When the IQ Premium Actually Kicks In
One of the most counterintuitive findings in this research: the IQ premium is nearly absent in early career. If you're 24 and wondering why your intelligence hasn't translated to a bigger paycheck yet, the data says you're not alone.
The Level Playing Field
The Divergence Begins
The Compounding Phase
Peak Premium
This pattern explains why the cognitive compound interest effect is so powerful. The IQ premium doesn't operate like a flat bonus added to your paycheck. It works more like a growth rate applied to an increasingly large base — modest at first, substantial over decades.
The Graduate Degree Multiplier
Graduate and professional degrees function as cognitive gateways, and the salary premiums they unlock often dwarf the per-point IQ estimates.

The admissions tests for these programs — GMAT, LSAT, MCAT — are essentially IQ tests in disguise. A GMAT score of 730 (the median at top MBA programs) corresponds to roughly IQ 130. A top-14 LSAT score maps to the top 1% of cognitive ability.
The financial returns are dramatic. MBA graduates from top programs start at a median of $131,000, with the best programs placing at $150–170K. Over a career, the premium over a bachelor's degree exceeds $3 million — a figure you can model with our Education ROI Calculator. But the bimodal distribution of JD holders tells a more complex story — BigLaw associates start at $215–230K, while small-firm lawyers may earn $60–90K. The cognitive screen of the LSAT literally routes people into different economic universes.
Physicians face a unique trajectory: residency salaries of $65–68K for years, followed by attending salaries averaging $403K, with top specialties reaching $650–750K. The delayed payoff requires not just cognitive ability but extraordinary conscientiousness and delayed gratification.
The Wealth Paradox: Smart Earners, Poor Savers
Here's where the story gets uncomfortable for anyone using IQ as a financial planning metric.
Zagorsky's same landmark study found that IQ barely predicts net wealth. The correlation was just r = 0.156, explaining only 2.4% of the variance. In his own words: "You don't have to be smart to be rich."
IQ even has a quadratic relationship with financial distress. Middle-IQ individuals sometimes face more financial difficulty than either low or high scorers. High IQ doesn't protect against maxed credit cards, poor financial decisions, or lifestyle inflation.

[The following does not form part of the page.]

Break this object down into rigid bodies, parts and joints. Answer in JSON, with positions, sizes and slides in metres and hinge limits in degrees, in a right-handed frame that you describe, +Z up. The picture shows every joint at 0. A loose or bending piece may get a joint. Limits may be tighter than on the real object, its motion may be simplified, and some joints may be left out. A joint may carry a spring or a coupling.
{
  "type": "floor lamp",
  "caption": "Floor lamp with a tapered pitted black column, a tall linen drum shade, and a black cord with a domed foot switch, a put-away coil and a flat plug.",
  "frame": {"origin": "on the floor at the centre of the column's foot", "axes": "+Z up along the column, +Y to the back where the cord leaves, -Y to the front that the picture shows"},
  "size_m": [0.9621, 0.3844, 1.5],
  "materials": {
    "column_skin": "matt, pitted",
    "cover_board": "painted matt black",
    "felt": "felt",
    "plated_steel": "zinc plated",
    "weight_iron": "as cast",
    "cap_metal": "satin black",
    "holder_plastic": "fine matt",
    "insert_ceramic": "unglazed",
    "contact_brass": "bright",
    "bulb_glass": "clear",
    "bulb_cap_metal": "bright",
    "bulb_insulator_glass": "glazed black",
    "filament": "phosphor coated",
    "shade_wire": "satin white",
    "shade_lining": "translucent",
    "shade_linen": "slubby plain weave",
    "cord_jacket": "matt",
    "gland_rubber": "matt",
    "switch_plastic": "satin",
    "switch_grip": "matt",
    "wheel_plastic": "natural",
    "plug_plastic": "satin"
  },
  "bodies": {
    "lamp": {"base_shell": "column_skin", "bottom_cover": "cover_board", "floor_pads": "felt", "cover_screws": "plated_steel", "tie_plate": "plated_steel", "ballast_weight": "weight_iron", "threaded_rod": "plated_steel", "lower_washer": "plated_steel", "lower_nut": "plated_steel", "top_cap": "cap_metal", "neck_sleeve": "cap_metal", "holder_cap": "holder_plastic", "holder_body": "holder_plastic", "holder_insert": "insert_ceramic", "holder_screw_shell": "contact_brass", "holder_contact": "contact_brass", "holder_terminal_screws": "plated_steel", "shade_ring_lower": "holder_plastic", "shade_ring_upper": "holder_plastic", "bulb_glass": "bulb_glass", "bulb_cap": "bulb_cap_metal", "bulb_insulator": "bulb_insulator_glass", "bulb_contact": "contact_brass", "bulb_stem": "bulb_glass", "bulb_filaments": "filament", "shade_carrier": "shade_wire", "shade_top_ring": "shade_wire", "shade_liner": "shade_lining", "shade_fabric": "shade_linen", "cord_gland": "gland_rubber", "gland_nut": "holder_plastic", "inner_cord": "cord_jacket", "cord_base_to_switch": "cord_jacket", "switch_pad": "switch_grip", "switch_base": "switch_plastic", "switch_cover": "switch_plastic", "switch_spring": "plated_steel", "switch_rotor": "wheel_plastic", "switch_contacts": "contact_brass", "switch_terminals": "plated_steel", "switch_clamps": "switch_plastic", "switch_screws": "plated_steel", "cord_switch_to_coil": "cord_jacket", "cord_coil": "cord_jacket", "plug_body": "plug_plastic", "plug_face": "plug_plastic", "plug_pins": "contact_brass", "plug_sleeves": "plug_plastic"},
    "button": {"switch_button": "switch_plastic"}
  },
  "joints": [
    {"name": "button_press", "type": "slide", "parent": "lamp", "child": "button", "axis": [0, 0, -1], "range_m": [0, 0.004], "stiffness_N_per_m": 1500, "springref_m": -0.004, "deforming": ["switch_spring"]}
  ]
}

This finding aligns with Thomas Stanley and William Danko's research in The Millionaire Next Door, which found that many high-net-worth individuals had average cognitive profiles but exceptional habits around saving, frugality, and long-term investment discipline.
What Matters Besides IQ
The research from Heckman, Stixrud, and Urzua puts this in stark terms: conscientiousness has a beta coefficient of 0.44 for predicting earnings, compared to IQ's 0.41. They're nearly interchangeable as predictors — but you rarely see "What Each Conscientiousness Point Is Worth in Salary" as a headline.

The practical implication is that a person with IQ 105 and elite networking skills, high conscientiousness, and strong delayed gratification will likely outperform someone with IQ 130 who is disagreeable, disorganized, and socially isolated.

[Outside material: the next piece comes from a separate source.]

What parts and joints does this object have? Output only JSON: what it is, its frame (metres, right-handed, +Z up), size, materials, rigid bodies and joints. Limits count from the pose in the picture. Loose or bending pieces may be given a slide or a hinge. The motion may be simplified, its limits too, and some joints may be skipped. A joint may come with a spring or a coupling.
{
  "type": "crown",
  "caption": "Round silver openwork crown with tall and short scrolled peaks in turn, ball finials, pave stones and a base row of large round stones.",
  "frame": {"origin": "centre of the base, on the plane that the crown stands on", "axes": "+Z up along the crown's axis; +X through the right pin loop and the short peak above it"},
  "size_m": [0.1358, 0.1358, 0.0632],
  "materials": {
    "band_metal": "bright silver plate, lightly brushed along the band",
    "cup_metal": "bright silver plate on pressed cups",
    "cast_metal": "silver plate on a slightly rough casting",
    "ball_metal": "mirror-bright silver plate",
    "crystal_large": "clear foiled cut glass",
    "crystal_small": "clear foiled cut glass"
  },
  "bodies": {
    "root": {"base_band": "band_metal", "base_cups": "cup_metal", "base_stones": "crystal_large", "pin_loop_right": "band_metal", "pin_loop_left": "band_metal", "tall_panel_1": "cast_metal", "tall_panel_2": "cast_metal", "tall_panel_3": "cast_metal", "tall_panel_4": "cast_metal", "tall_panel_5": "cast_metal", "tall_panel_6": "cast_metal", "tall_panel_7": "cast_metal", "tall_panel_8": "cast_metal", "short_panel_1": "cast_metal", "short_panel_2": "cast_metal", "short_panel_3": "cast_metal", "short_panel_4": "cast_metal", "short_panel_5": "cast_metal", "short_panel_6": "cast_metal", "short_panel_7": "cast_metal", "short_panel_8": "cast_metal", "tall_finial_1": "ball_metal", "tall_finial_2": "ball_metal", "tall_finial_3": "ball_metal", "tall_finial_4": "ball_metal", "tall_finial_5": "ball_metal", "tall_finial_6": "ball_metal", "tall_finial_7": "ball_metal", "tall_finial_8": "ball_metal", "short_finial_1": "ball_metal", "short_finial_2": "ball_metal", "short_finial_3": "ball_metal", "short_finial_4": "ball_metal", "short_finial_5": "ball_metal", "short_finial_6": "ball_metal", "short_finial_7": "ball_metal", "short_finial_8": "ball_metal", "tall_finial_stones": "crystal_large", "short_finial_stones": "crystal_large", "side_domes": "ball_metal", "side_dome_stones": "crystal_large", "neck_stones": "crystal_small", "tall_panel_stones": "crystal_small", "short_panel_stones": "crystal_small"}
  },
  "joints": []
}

This doesn't mean IQ doesn't matter — it clearly does. But it matters as one variable in a multivariate equation, not as a destiny. The income ceiling research shows where cognitive ability stops being the binding constraint and other factors take over.
For ambitious graduates in the $40K–$80K range, the actionable insight isn't "raise your IQ." It's "deploy your existing cognitive strengths in the highest-complexity, best-compensated context you can access — and pair them with the habits and networks that convert potential into outcomes."
The Plateau Debate
At the top of the income distribution, the science gets genuinely uncertain. A 2023 study published in the European Sociological Review, using Swedish data, found that top 1% earners actually scored slightly lower on cognitive tests than those just below them — suggesting a plateau or even reversal at extreme incomes.
But a 2024 replication by Bratsberg, Rogeberg, and Terviö using data from Finland and Norway (N > 350,000 per country) found the opposite — the steepest IQ-income relationship appeared at the very top of the distribution.
What we can say: at typical career ranges — from entry-level through senior professional roles — the IQ premium is well-documented and meaningful. Whether it accelerates, plateaus, or reverses at the very top is a debate for researchers, not a practical concern for most career decisions.
What This Means for Your Career
The per-point salary value isn't a formula you can plug your IQ score into to predict your paycheck. It's a statistical average across thousands of people, and your individual outcome will depend on choices you make, not just the score you were born with.
The most productive way to use this research:
- Understand which career tiers your cognitive ability qualifies you for — our Career-IQ Matcher can show you roles that fit your cognitive profile, with salary data and growth outlook
- Invest in the non-cognitive traits that convert IQ to income — conscientiousness, professional networks, and negotiation skills
- Recognize that the IQ premium compounds over time — early-career patience is supported by data showing the slope nearly doubles by mid-career
- Don't confuse earning potential with wealth — building lasting financial security requires saving and investing discipline that IQ alone doesn't provide
The data is clear that cognitive ability correlates with higher earnings. But the data is equally clear that IQ is one ingredient in a recipe that includes personality, opportunity, privilege, timing, and choice. The wide $234–$616 range isn't a flaw in the research — it's the research telling you that simple answers don't exist.